_AIM:_ The data below holds a line containing "Keep writing the" and a line containing "hatch = s.noise(s.scaled(slant, (0.22, 1.7, 1)), 1.1, 3, 0.7)"; please quote exactly those two lines and every line between them, and nothing else.

_EXTRACTED DATA:_
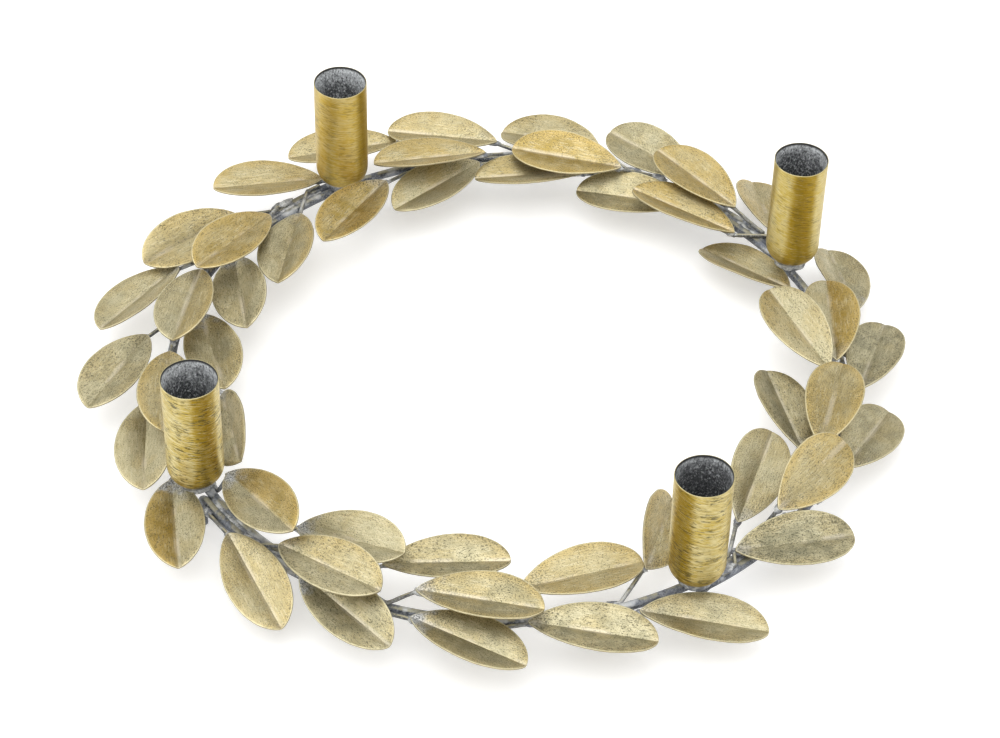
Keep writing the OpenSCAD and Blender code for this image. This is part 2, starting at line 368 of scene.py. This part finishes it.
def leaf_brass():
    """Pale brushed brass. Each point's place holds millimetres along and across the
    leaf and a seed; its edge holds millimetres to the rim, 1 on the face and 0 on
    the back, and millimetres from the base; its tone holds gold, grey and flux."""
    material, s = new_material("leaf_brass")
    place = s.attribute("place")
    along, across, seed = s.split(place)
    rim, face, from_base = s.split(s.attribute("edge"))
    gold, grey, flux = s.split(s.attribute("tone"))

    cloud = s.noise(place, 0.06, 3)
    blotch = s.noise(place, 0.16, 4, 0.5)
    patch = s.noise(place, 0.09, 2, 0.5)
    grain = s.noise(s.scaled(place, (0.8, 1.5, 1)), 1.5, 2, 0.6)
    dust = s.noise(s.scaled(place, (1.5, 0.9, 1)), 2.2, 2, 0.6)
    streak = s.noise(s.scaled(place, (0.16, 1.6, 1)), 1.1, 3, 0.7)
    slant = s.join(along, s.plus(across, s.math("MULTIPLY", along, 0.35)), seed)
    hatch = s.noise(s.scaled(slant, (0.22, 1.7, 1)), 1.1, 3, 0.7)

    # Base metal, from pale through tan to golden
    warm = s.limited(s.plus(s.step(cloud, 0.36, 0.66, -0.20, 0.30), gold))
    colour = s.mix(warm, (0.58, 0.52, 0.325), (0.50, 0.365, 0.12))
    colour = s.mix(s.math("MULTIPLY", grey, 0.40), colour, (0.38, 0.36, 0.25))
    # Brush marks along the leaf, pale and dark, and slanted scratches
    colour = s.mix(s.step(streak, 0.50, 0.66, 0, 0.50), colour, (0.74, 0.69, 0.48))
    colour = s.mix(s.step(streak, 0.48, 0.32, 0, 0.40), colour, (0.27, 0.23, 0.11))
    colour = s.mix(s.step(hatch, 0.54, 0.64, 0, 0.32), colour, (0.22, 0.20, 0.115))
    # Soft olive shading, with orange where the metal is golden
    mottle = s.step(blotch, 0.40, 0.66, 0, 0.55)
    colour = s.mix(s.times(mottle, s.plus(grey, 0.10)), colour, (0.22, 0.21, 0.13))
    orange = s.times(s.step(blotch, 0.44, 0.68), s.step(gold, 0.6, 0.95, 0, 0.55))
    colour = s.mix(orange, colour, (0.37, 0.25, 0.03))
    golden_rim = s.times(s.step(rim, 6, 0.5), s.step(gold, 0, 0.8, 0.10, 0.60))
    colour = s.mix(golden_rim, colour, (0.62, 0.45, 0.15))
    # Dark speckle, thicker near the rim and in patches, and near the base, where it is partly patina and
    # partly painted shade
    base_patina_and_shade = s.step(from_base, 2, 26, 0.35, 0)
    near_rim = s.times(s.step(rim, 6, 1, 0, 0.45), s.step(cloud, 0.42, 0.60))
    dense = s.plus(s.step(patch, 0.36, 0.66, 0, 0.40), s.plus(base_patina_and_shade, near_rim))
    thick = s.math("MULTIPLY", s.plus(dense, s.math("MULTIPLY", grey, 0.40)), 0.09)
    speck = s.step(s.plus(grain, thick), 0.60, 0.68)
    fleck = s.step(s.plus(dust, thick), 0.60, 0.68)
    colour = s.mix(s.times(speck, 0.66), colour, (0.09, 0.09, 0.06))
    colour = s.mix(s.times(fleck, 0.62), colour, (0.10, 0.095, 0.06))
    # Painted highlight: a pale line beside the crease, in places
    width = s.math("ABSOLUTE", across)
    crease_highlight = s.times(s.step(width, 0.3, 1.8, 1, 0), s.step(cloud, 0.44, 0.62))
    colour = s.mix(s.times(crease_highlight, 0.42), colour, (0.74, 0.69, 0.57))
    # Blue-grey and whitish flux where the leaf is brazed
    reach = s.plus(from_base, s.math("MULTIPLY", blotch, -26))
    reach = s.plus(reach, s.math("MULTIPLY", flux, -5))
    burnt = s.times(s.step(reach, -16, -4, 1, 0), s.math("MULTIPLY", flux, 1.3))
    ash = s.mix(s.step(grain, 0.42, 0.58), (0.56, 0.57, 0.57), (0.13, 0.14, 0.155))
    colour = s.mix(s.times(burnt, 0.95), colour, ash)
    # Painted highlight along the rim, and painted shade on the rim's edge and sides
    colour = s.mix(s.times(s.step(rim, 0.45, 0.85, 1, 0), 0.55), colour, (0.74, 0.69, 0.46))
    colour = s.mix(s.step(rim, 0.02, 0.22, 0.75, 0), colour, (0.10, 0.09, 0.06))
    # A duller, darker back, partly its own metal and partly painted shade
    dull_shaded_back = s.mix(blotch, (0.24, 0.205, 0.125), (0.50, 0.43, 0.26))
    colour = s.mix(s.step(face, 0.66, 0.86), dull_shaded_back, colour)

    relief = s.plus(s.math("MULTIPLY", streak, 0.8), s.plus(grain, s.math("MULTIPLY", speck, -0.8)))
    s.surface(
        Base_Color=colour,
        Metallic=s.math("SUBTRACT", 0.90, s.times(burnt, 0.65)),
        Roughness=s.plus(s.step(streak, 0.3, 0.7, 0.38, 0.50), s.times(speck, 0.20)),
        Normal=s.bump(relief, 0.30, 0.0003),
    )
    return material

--

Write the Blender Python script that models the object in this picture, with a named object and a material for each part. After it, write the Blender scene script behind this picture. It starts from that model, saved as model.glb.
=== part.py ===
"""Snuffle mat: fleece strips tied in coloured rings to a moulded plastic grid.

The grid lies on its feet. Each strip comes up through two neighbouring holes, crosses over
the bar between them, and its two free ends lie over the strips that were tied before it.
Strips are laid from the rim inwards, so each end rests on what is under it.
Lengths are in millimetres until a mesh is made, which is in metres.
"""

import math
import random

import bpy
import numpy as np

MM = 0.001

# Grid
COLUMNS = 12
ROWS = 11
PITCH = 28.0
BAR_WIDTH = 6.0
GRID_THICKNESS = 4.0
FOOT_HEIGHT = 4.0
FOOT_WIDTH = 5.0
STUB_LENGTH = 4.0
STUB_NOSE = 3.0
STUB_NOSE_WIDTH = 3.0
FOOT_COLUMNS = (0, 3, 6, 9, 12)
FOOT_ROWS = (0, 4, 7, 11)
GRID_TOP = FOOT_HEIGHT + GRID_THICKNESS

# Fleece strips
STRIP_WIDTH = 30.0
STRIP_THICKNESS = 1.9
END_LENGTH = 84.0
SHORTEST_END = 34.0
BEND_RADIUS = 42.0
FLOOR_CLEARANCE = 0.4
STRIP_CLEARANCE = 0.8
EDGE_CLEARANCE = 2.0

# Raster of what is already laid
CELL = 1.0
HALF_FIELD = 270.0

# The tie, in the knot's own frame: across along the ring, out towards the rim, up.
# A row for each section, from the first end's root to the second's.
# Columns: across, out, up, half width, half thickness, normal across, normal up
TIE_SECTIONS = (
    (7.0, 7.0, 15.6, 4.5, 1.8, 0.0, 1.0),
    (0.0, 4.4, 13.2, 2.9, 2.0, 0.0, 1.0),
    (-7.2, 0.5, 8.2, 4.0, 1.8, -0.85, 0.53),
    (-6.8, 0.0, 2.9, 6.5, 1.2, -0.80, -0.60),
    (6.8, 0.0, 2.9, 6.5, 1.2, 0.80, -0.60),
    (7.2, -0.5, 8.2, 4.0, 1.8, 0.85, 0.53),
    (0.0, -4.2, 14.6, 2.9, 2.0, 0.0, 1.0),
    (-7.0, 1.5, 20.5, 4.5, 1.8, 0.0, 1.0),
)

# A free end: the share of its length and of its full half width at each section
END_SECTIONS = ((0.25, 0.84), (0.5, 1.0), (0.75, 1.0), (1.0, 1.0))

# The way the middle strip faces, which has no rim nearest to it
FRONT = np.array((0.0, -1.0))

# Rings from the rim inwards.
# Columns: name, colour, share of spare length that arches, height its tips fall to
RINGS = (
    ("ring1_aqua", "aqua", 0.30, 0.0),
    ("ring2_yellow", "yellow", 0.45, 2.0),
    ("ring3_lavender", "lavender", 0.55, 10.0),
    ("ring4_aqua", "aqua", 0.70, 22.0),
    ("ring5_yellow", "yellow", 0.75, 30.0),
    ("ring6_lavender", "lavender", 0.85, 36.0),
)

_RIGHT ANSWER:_
Keep writing the OpenSCAD and Blender code for this image. This is part 2, starting at line 368 of scene.py. This part finishes it.
def leaf_brass():
    """Pale brushed brass. Each point's place holds millimetres along and across the
    leaf and a seed; its edge holds millimetres to the rim, 1 on the face and 0 on
    the back, and millimetres from the base; its tone holds gold, grey and flux."""
    material, s = new_material("leaf_brass")
    place = s.attribute("place")
    along, across, seed = s.split(place)
    rim, face, from_base = s.split(s.attribute("edge"))
    gold, grey, flux = s.split(s.attribute("tone"))

    cloud = s.noise(place, 0.06, 3)
    blotch = s.noise(place, 0.16, 4, 0.5)
    patch = s.noise(place, 0.09, 2, 0.5)
    grain = s.noise(s.scaled(place, (0.8, 1.5, 1)), 1.5, 2, 0.6)
    dust = s.noise(s.scaled(place, (1.5, 0.9, 1)), 2.2, 2, 0.6)
    streak = s.noise(s.scaled(place, (0.16, 1.6, 1)), 1.1, 3, 0.7)
    slant = s.join(along, s.plus(across, s.math("MULTIPLY", along, 0.35)), seed)
    hatch = s.noise(s.scaled(slant, (0.22, 1.7, 1)), 1.1, 3, 0.7)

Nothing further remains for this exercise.